If you remember setting up your mail service on your iPhone, it is a bit clunky. You need to know the host names of your service, the ports, encryption values, etc. It isn’t easy. But you don’t do any of this with Intro. Instead of going through the usual configuration screens on iOS, Intro uses Apple’s “configuration profiles” capability auto discover your accounts and insert their servers in the middle. And since it uses OAuth to log in, it doesn’t even need to ask for your credentials.
They do such a good job of hiding what they’re doing that the significance of the data issues were lost on everyone (except the security researchers who raised the brouhaha).
This weekend, LinkedIn made another blog post. In their words, they wanted to “address inaccurate assertions that have been made” and “clear up these inaccuracies and misperceptions”. The post, here (https://blog.linkedin.com/2013/10/26/the-facts-about-linkedin-intro/) followed the PR playbook to the letter.
With one small exception concerning a profile change, the post does nothing to clear up inaccuracies and misperceptions.
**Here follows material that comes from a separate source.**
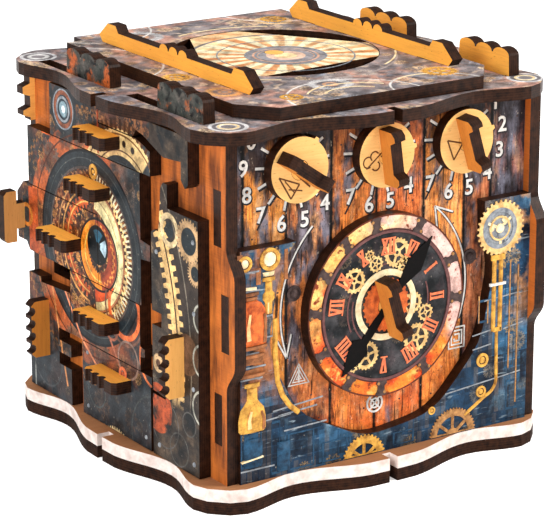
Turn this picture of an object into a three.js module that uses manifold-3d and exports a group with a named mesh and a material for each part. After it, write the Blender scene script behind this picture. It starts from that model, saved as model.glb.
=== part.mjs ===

Instead, their post lists their reassurances about how secure the service is.
Even with these assurances, the facts remain. LinkedIn Intro pipes your email through their servers. All of it. LinkedIn Intro inserts their active web content into your email data. At their discretion.
With its clever engineering, Intro became a violation of trust. And worse, potentially a massive security hole. If the research community didn’t raise the alarm, the details of Intro’s integration wouldn’t have hit the radar.
I think the lesson here is two-fold:
1) We live in a world where our data is scattered across a variety of disparate systems. It is incumbent on us to understand the risks and weigh them against the reward of the shiny new app promising to make our lives better. If something appears to be too good to be true, it probably is.
2) Vendors need to be more transparent about what they’re doing with our data. Especially if the vendor has a spotty reputation in privacy and security realms. If they’re not, the Internet community will do it for you.